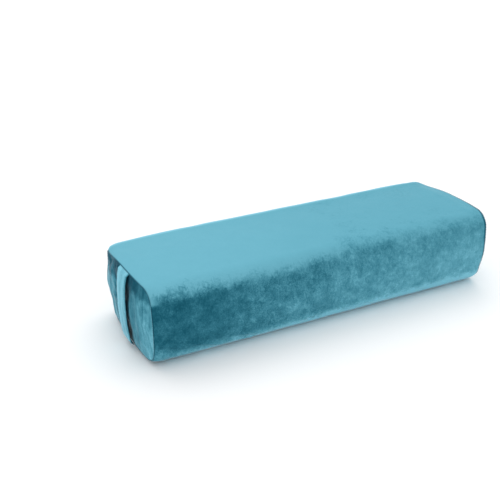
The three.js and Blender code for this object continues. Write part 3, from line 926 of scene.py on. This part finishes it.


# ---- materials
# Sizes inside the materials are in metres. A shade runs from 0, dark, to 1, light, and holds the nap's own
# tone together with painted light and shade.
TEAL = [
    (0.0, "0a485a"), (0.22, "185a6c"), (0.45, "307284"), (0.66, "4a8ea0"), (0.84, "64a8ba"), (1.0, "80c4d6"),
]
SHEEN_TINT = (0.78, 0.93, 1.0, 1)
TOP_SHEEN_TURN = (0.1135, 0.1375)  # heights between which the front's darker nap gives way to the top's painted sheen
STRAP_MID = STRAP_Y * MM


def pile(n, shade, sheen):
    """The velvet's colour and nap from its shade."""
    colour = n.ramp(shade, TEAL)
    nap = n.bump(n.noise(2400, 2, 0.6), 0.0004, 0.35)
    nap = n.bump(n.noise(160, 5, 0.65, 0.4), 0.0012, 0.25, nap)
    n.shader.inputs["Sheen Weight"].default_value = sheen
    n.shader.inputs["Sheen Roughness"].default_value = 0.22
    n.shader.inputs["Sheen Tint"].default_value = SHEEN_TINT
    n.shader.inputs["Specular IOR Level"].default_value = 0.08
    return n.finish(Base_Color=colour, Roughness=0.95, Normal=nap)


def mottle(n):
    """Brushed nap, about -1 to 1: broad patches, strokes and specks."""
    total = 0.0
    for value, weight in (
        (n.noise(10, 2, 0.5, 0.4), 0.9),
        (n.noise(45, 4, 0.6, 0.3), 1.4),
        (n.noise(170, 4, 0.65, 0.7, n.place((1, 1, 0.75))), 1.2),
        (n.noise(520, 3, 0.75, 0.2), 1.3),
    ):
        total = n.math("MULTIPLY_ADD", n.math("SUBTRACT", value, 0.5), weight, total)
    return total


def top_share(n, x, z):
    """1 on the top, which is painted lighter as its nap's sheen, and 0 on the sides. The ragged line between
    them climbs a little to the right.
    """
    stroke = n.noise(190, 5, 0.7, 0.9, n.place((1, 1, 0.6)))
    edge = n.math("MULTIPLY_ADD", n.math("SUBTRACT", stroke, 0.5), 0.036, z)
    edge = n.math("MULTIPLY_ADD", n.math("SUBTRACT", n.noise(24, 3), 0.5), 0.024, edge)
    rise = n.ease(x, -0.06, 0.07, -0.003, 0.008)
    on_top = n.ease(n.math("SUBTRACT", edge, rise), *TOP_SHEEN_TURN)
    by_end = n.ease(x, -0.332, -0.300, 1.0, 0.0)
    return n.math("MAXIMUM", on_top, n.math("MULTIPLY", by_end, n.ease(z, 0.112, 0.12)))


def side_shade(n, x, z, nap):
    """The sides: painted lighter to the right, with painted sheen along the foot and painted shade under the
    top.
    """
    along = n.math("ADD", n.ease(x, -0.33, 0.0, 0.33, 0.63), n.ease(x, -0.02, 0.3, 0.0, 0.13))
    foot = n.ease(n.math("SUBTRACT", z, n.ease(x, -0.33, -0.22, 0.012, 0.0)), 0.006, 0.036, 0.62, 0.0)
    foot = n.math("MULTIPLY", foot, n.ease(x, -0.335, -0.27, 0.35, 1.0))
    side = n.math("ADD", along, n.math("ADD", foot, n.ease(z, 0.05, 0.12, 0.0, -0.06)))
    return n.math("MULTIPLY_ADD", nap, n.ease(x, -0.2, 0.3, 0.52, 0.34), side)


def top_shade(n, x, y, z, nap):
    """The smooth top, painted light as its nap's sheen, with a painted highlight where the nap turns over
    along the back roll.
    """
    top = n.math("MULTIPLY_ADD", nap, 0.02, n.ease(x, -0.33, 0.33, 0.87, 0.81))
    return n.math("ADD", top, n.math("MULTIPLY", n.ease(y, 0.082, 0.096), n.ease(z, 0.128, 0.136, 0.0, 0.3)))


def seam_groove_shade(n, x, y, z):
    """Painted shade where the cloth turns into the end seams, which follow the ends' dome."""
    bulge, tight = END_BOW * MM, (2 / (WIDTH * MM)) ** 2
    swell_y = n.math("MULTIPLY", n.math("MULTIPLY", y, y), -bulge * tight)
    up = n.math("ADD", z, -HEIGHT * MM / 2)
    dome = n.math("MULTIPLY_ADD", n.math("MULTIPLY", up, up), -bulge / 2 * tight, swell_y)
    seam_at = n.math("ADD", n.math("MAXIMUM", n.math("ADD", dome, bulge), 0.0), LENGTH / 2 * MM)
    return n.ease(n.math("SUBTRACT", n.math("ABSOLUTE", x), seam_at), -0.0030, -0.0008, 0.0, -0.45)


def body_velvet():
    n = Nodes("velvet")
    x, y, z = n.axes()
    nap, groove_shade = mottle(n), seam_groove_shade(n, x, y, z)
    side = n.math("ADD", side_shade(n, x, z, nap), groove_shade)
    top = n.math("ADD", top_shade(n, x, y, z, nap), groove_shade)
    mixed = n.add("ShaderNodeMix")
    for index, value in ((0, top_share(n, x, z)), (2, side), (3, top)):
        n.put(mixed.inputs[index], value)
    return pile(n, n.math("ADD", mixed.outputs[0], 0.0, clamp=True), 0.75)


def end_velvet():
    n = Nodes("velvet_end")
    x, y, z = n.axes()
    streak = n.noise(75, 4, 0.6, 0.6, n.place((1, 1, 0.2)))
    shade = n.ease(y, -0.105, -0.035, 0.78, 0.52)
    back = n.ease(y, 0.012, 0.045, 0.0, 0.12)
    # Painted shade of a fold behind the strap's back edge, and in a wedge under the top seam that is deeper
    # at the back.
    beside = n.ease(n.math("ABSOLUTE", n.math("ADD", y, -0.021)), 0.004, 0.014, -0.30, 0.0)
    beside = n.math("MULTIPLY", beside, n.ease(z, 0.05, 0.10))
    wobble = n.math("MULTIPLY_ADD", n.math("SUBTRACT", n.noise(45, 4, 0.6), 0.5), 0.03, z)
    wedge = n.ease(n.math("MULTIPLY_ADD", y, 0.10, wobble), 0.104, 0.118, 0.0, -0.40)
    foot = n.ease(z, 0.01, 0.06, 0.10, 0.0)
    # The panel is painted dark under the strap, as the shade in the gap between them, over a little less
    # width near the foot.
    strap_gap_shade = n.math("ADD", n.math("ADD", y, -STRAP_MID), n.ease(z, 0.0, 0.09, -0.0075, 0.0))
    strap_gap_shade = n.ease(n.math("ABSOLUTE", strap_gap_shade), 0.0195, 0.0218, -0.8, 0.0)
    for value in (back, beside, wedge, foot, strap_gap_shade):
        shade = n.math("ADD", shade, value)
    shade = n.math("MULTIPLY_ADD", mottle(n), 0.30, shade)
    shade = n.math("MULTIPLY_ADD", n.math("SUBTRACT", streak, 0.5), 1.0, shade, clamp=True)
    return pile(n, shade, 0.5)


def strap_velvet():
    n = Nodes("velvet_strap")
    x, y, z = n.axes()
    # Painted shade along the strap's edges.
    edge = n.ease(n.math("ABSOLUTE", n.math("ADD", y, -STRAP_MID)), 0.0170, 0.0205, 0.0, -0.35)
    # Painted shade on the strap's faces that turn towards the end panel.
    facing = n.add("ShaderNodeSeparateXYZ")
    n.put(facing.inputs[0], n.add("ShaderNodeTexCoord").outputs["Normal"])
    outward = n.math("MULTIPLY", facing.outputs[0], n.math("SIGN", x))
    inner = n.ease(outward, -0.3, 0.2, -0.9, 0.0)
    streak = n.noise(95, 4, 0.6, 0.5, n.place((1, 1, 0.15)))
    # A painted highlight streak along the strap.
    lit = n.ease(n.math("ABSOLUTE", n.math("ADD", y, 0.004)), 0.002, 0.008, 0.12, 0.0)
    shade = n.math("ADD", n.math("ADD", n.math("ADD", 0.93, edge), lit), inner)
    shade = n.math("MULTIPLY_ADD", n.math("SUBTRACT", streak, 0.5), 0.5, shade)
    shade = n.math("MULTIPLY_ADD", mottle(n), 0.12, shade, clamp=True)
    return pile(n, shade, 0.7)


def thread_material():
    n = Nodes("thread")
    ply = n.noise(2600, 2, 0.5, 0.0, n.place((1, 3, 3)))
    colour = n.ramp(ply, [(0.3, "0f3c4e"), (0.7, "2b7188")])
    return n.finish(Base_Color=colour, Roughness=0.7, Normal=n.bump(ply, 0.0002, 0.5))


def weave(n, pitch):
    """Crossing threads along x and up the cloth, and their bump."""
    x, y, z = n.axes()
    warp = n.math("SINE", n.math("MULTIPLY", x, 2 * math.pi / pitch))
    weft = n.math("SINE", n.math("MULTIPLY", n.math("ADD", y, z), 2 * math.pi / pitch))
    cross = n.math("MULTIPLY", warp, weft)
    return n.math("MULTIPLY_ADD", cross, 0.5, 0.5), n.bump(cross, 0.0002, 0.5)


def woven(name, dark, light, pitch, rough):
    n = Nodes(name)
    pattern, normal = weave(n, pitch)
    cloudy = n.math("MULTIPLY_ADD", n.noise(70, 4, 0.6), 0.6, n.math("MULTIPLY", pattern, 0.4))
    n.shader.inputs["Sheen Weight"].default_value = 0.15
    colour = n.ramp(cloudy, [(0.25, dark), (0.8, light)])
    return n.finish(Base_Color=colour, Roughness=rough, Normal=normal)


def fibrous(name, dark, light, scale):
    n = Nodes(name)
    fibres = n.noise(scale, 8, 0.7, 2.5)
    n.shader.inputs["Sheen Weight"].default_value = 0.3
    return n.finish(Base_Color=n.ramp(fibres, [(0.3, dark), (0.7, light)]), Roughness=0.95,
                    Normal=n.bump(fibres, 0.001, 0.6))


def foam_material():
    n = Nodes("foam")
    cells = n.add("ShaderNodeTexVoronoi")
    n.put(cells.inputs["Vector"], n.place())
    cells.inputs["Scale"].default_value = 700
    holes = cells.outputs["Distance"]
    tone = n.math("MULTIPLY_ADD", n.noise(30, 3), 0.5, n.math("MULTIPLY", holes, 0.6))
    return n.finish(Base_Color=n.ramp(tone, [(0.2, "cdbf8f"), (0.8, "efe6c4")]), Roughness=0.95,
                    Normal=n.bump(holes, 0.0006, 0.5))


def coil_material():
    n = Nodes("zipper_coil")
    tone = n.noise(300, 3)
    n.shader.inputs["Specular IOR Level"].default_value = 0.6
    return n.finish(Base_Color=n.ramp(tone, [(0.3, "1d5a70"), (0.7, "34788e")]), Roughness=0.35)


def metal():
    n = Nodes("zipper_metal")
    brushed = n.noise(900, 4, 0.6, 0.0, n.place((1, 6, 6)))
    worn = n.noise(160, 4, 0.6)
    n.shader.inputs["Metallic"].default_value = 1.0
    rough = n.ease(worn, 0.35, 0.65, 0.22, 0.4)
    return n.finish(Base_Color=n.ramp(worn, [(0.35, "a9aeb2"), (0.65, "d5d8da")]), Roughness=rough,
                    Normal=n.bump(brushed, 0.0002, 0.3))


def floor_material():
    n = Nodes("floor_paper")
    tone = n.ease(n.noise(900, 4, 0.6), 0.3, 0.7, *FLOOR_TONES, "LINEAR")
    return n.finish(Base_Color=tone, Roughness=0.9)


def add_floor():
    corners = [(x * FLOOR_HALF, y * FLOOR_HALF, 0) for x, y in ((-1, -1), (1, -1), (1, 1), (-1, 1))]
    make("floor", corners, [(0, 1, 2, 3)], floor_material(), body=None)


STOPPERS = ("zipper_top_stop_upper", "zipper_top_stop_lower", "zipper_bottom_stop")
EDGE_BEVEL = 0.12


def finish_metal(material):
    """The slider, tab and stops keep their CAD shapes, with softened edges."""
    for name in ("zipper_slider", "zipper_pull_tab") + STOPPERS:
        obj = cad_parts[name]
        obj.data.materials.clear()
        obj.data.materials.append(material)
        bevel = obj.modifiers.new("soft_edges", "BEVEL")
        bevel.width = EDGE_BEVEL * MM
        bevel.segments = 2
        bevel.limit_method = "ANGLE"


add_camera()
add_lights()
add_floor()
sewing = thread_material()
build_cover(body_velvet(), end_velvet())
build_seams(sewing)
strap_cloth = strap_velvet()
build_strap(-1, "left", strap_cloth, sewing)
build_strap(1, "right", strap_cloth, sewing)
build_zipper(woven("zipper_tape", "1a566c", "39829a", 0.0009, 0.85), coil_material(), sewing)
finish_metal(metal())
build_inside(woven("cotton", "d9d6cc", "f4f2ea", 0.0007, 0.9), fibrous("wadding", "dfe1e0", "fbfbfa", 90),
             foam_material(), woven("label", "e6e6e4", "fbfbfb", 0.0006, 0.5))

--*--

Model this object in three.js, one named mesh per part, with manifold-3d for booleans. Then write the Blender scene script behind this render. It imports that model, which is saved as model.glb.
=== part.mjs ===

--*--

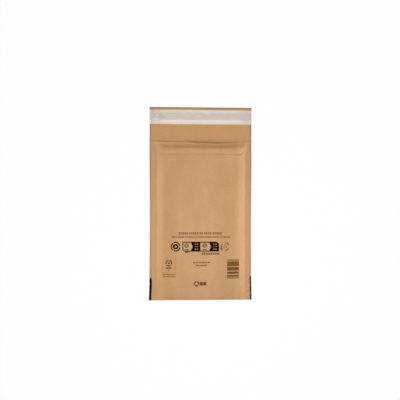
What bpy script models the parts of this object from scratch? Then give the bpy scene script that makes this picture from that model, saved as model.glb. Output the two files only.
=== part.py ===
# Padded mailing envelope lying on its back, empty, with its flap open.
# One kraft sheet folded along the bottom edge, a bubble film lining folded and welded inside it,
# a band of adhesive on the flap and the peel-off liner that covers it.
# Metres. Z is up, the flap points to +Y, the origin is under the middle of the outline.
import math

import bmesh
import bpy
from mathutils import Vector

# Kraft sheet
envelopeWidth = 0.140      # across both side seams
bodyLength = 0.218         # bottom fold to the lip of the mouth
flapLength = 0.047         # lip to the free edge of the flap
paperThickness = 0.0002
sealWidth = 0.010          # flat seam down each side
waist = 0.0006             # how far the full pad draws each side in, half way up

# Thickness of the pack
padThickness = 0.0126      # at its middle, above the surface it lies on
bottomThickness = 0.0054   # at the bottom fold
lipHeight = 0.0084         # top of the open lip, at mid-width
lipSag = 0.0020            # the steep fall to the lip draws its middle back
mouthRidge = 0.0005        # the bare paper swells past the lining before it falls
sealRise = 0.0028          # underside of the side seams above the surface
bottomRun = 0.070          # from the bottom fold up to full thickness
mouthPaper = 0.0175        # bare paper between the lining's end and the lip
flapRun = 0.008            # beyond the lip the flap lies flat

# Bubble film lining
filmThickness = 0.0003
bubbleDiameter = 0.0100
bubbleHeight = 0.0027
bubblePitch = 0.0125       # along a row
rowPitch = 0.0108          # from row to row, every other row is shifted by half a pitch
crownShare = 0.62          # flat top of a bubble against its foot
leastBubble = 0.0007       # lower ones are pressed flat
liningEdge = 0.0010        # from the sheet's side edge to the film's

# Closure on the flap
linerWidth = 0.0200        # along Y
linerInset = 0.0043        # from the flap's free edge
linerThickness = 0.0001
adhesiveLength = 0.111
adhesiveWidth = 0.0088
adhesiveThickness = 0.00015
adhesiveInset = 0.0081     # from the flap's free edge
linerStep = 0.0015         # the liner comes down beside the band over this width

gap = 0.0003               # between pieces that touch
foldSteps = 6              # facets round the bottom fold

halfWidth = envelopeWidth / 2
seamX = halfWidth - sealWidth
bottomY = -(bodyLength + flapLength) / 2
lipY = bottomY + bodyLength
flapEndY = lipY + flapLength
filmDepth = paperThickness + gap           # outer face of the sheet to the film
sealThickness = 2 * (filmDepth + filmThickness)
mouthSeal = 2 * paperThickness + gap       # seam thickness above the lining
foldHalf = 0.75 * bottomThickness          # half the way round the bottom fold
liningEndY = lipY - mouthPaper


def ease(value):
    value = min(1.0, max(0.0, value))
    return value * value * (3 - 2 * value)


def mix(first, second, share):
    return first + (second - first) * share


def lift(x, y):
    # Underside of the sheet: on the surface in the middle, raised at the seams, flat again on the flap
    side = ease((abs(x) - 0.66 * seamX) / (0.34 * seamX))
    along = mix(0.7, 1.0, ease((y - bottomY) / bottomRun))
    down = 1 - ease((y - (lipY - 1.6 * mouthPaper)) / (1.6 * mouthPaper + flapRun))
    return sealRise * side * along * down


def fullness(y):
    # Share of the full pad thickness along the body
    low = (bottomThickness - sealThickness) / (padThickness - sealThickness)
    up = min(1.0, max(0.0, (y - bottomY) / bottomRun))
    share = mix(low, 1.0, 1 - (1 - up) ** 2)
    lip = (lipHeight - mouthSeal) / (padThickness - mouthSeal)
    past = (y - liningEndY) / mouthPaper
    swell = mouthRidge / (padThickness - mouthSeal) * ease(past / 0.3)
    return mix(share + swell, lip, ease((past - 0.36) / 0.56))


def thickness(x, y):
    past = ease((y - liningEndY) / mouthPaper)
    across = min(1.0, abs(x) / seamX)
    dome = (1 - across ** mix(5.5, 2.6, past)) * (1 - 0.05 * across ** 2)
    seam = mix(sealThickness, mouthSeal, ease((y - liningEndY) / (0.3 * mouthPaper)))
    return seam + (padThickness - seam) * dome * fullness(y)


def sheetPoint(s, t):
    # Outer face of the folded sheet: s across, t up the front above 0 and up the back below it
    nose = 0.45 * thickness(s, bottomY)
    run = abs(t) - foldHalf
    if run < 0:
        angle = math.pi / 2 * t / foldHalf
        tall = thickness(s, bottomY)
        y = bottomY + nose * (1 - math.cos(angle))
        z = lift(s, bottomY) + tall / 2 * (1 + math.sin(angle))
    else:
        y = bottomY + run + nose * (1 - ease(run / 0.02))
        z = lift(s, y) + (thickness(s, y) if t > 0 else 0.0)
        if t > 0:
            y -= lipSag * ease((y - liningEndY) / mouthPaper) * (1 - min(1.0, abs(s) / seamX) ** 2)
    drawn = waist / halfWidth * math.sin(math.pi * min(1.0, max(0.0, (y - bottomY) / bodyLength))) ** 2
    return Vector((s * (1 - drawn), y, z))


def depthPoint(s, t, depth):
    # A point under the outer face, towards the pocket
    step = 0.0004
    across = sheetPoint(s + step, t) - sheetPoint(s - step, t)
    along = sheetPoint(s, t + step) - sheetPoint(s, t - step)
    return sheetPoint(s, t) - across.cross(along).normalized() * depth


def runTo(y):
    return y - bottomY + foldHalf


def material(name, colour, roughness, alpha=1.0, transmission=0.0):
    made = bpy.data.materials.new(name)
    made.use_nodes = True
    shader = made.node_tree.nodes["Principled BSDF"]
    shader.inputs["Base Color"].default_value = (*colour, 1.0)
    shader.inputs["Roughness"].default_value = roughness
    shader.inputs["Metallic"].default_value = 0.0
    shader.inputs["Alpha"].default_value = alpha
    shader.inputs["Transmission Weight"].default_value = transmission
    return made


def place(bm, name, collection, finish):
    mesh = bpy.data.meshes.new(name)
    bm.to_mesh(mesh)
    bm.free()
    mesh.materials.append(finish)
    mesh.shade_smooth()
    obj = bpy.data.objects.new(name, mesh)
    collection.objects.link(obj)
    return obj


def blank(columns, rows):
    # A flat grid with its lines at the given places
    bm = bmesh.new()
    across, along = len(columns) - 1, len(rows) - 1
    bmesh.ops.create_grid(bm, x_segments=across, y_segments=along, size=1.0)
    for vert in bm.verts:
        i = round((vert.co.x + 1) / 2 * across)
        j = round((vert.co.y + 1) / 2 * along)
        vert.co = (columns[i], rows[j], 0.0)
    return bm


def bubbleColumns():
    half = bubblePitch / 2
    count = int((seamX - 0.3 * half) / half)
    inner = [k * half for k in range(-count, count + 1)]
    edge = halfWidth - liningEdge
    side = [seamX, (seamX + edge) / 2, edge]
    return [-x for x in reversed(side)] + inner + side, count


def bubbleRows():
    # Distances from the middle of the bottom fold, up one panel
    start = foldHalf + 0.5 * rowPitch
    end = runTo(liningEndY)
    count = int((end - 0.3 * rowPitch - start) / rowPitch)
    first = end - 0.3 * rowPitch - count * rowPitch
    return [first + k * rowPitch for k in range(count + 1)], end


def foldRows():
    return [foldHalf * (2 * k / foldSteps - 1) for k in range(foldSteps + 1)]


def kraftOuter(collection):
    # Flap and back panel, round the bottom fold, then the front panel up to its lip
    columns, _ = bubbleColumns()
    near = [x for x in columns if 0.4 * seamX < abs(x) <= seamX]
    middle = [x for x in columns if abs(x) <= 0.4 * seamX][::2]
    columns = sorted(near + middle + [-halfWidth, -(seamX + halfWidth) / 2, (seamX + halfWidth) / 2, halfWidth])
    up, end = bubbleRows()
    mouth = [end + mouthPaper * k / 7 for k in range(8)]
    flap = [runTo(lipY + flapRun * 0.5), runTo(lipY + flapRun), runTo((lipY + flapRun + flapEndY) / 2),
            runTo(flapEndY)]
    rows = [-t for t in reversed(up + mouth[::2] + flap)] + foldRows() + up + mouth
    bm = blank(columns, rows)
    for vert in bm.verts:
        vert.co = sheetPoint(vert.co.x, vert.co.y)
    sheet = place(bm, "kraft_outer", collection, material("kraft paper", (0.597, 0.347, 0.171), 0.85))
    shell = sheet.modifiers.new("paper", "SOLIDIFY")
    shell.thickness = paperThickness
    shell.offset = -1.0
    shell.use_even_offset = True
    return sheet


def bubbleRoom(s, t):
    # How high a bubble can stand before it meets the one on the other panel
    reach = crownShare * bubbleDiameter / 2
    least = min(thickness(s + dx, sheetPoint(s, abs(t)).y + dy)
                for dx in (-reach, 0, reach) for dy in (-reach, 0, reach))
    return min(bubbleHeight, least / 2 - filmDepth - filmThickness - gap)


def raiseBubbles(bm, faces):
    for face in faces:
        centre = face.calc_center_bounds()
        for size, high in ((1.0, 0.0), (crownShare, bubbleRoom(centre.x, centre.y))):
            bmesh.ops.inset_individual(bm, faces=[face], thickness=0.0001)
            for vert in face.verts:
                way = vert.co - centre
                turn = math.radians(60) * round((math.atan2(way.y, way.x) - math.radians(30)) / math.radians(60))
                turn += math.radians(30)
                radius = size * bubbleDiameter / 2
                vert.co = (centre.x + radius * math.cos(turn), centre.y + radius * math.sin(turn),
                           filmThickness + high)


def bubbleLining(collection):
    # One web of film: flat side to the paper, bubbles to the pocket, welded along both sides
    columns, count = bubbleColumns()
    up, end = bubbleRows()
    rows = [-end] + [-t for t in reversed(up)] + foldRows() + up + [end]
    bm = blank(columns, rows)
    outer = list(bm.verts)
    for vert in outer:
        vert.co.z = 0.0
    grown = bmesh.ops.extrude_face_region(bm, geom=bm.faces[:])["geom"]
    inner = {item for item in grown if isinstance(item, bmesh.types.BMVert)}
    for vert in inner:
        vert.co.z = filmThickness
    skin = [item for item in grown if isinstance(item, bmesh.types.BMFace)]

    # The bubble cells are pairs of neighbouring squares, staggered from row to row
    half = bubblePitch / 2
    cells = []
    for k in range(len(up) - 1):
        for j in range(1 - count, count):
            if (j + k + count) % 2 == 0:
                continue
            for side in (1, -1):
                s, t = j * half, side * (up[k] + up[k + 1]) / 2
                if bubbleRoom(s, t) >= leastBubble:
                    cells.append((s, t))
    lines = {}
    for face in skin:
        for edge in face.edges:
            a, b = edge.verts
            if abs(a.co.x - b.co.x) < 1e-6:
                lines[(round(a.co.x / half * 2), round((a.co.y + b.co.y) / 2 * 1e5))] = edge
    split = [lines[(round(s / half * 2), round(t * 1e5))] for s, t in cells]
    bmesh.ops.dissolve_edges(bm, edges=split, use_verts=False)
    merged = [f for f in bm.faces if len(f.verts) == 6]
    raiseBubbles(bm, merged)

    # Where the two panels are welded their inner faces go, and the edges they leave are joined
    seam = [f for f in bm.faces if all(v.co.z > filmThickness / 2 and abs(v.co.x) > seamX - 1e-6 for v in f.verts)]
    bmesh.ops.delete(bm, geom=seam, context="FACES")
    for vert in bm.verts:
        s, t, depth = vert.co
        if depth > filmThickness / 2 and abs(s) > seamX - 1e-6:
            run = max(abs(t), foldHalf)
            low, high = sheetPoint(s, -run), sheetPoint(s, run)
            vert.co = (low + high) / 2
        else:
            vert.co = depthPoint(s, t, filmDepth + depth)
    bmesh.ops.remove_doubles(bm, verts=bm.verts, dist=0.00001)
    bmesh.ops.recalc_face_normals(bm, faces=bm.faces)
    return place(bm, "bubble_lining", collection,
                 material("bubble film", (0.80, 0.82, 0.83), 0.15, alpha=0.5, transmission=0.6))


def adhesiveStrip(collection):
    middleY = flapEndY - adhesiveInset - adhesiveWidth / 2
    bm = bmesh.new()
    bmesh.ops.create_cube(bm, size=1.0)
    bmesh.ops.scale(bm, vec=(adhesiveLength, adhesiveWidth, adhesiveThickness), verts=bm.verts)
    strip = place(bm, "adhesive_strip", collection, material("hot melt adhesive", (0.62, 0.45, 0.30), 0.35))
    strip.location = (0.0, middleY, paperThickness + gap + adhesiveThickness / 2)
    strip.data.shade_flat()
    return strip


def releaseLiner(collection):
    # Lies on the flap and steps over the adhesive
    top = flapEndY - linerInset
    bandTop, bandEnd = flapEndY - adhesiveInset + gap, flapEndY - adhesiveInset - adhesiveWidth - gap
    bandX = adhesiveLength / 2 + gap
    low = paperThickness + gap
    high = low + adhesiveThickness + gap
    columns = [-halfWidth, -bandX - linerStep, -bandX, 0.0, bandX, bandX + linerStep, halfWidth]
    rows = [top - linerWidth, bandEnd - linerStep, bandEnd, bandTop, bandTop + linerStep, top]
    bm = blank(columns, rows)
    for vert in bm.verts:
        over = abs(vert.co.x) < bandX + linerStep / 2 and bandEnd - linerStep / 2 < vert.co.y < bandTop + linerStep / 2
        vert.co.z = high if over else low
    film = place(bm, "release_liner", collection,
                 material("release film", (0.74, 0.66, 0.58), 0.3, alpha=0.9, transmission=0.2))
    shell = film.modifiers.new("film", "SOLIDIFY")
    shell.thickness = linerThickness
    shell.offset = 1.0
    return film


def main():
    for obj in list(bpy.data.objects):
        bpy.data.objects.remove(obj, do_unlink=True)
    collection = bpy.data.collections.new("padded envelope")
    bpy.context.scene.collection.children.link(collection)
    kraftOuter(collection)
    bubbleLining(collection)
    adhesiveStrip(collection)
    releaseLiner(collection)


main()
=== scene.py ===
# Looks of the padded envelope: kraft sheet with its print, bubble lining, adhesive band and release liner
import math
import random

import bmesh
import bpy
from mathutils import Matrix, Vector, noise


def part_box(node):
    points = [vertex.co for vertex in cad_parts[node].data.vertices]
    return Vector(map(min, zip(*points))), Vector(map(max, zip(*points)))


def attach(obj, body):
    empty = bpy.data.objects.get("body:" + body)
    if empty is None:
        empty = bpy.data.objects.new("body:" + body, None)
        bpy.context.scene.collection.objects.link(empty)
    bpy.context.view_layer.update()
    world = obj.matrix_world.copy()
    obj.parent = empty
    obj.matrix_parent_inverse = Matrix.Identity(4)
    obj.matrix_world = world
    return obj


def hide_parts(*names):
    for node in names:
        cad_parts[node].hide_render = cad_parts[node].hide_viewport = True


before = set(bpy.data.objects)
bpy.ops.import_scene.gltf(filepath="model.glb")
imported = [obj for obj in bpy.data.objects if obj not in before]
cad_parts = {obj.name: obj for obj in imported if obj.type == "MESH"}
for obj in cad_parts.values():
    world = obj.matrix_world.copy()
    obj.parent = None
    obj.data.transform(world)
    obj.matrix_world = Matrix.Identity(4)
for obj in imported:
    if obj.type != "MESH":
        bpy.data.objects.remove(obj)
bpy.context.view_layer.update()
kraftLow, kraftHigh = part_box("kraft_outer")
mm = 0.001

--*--

> [Problem] Find every line containing the word "points", then give the total and nothing more.

> [Exercise result] 3